More and more young people are formally budgeting as a result of spiralling rent costs and tuition fees, according to research from SunLife.

At the same time the number of older people budgeting has actually fallen, with students now 71%  more likely to budget than their parents (up from 59% more likely last year).

Young people (18-24) are the most likely of all age groups to keep close track of their finances, with 60% saying they formally budget, up from 59% last year.

Silver spenders

Among their parent’s generation and older (over 55s) just over a third (35%) formally budget, down from last year when 37% said they formally budget.

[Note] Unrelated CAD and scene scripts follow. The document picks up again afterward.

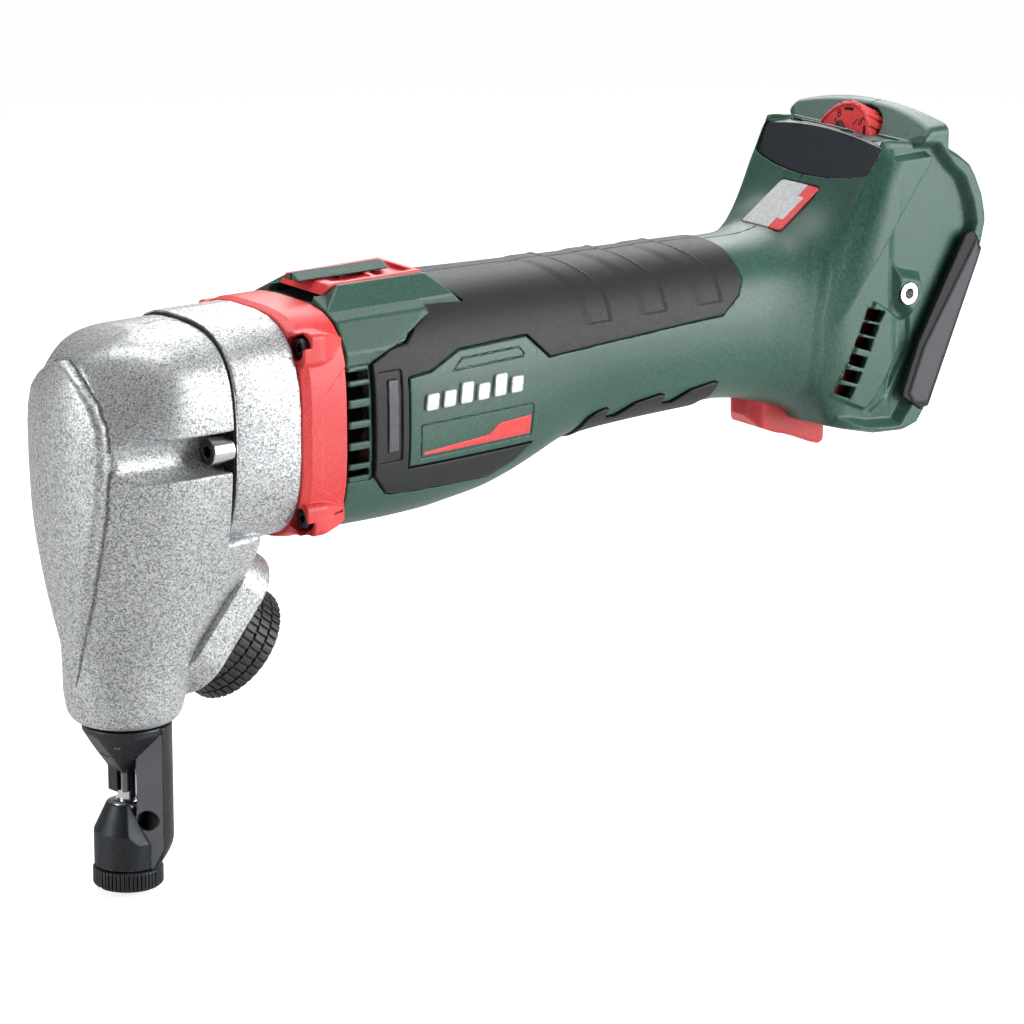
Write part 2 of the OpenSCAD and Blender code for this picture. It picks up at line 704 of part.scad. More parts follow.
module housing_screws() color("dimgray") for (p = housing_screw_at) difference() {
  union() {
    rod_y(1.5, -12, p[2] - 1, p[0], p[1]);
    rod_y(2.8, p[2] - 2, p[2], p[0], p[1]);
  }
  rod_y(1.1, p[2] - 1.1, p[2] + 0.9, p[0], p[1], 6);
}

raised() head_casting();
raised() gear_housing();
raised() head_gasket();
raised() head_screws();
raised() flange_ring();
raised() flange_screws();
raised() ram();
raised() ram_upper_bush();
raised() ram_lower_bush();
raised() ram_wiper();
raised() punch();
raised() punch_set_screw();
raised() eccentric_shaft();
raised() crank_roller();
raised() drive_gear();
raised() eccentric_front_bearing();
raised() eccentric_rear_bearing();
raised() die_holder();
raised() die();
raised() die_nut();
raised() lock_knob();
raised() lock_spindle();
raised() lock_shoe();
raised() rotor_core();
raised() rotor_shaft();
raised() cooling_fan();
raised() motor_front_bearing();
raised() motor_rear_bearing();
raised() stator_core();
raised() stator_windings();
raised() stator_insulator();
raised() motor_sensor_board();
raised() motor_bracket();
raised() housing_left();
raised() housing_right();
raised() grip_left();
raised() grip_right();
raised() lower_grip_pad();
raised() name_plate_left();
raised() name_plate_right();
raised() switch_slider();
raised() switch_rod();
raised() switch_module();
raised() electronics_module();
raised() speed_dial();
raised() dial_board();
raised() dial_cover();
raised() led_window();
raised() badge();
raised() foot_bumpers();
raised() hook_inserts();
raised() battery_rails();
raised() battery_contacts();
raised() air_duct();
raised() release_button();
raised() release_spring();
raised() housing_screws();
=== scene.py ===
# A cordless nibbler: a cast head with punch and die at the front, a slim two-part body with
# soft grips and a slide switch, and a foot for the battery at the rear.
#
# Working frame, in millimetres: the punch axis is x = y = 0, +X runs back to the battery foot,
# Y runs across (left is y < 0), +Z is up, and z = 0 is the body's datum line.
# Every new piece is a signed distance field (negative inside) that is turned into a mesh.
import itertools
import json
import math
import bpy
import numpy as np
from mathutils import Vector, Matrix

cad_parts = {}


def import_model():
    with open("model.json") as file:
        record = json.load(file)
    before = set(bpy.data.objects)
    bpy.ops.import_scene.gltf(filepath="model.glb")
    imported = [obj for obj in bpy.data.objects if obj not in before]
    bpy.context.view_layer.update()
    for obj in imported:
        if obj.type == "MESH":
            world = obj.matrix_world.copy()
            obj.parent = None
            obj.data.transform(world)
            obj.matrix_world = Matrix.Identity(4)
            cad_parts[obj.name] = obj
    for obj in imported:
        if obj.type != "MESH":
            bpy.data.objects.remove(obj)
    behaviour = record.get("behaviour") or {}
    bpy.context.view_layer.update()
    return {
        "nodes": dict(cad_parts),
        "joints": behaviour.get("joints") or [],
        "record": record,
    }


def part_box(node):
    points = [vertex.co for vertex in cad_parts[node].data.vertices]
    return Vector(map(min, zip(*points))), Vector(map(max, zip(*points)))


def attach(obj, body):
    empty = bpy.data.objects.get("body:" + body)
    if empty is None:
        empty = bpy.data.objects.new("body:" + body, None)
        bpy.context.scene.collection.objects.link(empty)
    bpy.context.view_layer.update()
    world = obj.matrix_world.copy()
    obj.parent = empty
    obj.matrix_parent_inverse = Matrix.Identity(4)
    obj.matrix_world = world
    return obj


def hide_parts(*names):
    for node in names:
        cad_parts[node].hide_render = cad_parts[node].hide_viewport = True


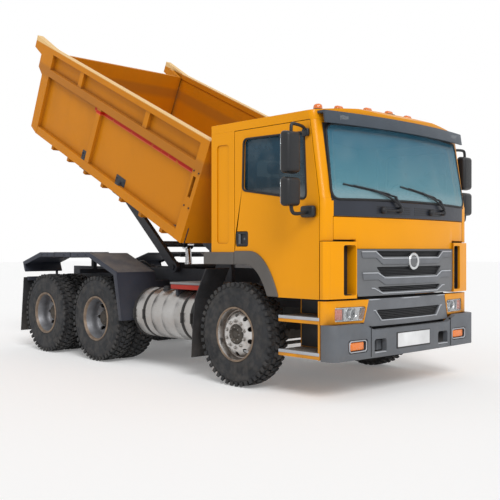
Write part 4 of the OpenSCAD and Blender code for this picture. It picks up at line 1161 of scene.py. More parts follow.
def build_grille():
    """Frame with three winged openings, silver lines along the bars and dark slats behind."""
    plate = skin("grille_frame", (-0.845, 0.845), (GRILLE_LOW, GRILLE_TOP), 0.006, 0.030, 28)
    modify_to_outline(plate, [(-0.815, GRILLE_LOW - 0.01), (0.815, GRILLE_LOW - 0.01),
                              (0.845, 1.045),
                              (0.845, GRILLE_TOP + 0.01), (-0.845, GRILLE_TOP + 0.01),
                              (-0.845, 1.045)], 0.008)
    for top, low, wide, narrow in ((1.434, 1.374, 0.585, 0.520), (1.272, 1.180, 0.575, 0.480),
                                   (1.076, 1.024, 0.560, 0.490)):
        cut(plate, in_front([(-narrow, low), (narrow, low), (wide, top), (-wide, top)],
                            radius=0.012))
    fit(ease(plate, 0.005), "front_flap", "grey_plastic", grille_grey, "grille")
    bars = []
    for half, height in zip(WING_LINES, (0.060, 0.066)):
        upper = both_halves(half)
        lower = [(y * 0.985, z - height) for y, z in upper]
        bar = skin("bar", (-0.80, 0.80), (upper[3][1] - height - 0.01, upper[0][1] + 0.01), 0.016,
                   0.024, 28)
        bars.append(ease(modify_to_outline(bar, lower + upper[::-1], 0.006), 0.005))
    fit(joined("grille_wings", *bars), "front_flap", "grey_plastic", grille_bar)
    lines = [*(front_line(half, 0.018, 0.0065) for half in WING_LINES),
             front_line(winged(1.062, 1.010, 0.640, 0.600, 0.480), 0.008, 0.006)]
    fit(joined("grille_silver_lines", *lines), "front_flap", "grey_plastic", trim_silver)
    back = skin("grille_back", (-0.80, 0.80), (1.0, 1.44), -0.030, 0.008, 16, 0.002)
    slats = [skin("slat", (-0.60, 0.60), (z - 0.0035, z + 0.0035), -0.006, 0.022, 12)
             for z in [1.028 + 0.0165 * k for k in range(25)]]
    fit(joined("grille_slats", back, *slats), "front_flap", "grey_plastic", dark_plastic)
    centre = (face_x(0) + 0.010, 0, 1.325)
    ring = lathe("badge_ring", centre, 1,
                 [(0, 0.060), (-0.004, 0.088), (0.018, 0.088), (0.0245, 0.082),
                                           (0.0245, 0.072), (0.018, 0.062), (0.010, 0.060)], 56,
                                           True, X)
    dome = lathe("badge_centre", centre, 1,
                 [(-0.004, 0), (-0.004, 0.062), (0.010, 0.060), (0.013, 0.040),
                                             (0.014, 0)], 40, False, X)
    fit(ring, "front_flap", "grey_plastic", bright_metal)
    fit(dome, "front_flap", "grey_plastic", grille_grey)


def build_lower_grille():
    """Plate with one wide opening, slats and a silver line under it."""
    plate = skin("lower_frame", (-0.748, 0.748), (0.686, 0.958), -0.006, 0.028, 28)
    modify_to_outline(plate, [(-0.746, 0.68), (0.746, 0.68), (0.672, 0.965), (-0.672, 0.965)],
                      0.004)
    backing = skin("front_backing", (-0.80, 0.80), (0.620, 0.972), -0.085, 0.010, 16, 0.002)
    fit(backing, "chassis", "black_rubber", black_rubber)
    cut(plate, in_front([(-0.470, 0.748), (0.470, 0.748), (0.560, 0.846), (-0.560, 0.846)],
                        radius=0.014))
    fit(ease(plate, 0.005), "chassis", "grey_plastic", grille_bar, "lower_grille")
    back = skin("lower_back", (-0.66, 0.66), (0.700, 0.890), -0.040, 0.008, 16, 0.002)
    slats = [skin("slat", (-0.55, 0.55), (0.7565 + 0.0165 * k, 0.7635 + 0.0165 * k), -0.018, 0.018,
                  10)
             for k in range(6)]
    fit(joined("lower_slats", back, *slats), "chassis", "grey_plastic", dark_plastic)
    line = front_line(winged(0.842, 0.740, 0.600, 0.575, 0.485), -0.004, 0.0065)
    brow = front_line([(0.665, 0.950), (0.0, 0.950)], -0.005, 0.006)
    fit(joined("lower_silver_lines", line, brow), "chassis", "grey_plastic", trim_silver)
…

One in six (18%) of those aged 55 and over admit to having either no idea or only a rough idea of their day to day finances and for the 45-54s, it is one in five (21%). But amongst the 18-34s it is just one in seven.

Ian Cooper, head of savings at SunLife said: “It is encouraging that younger people are taking such a healthy approach to their finances, and while this may just be because there is more technology available to them so it just comes more naturally, it could be because they have to.

“According to NUS/Unipol research, student rent has increased by 18% in the last two years, with average rent in London now £265 a week and £134 across the rest of the UK while universities can  currently charge up to £9,000 a year in tuition fees, with the cap increasing to £9,250 next year.

“When you combine the accommodation costs and tuition fees with other expenses like food, travel, books and other equipment, students are looking at more than £21,000 a year just to study.”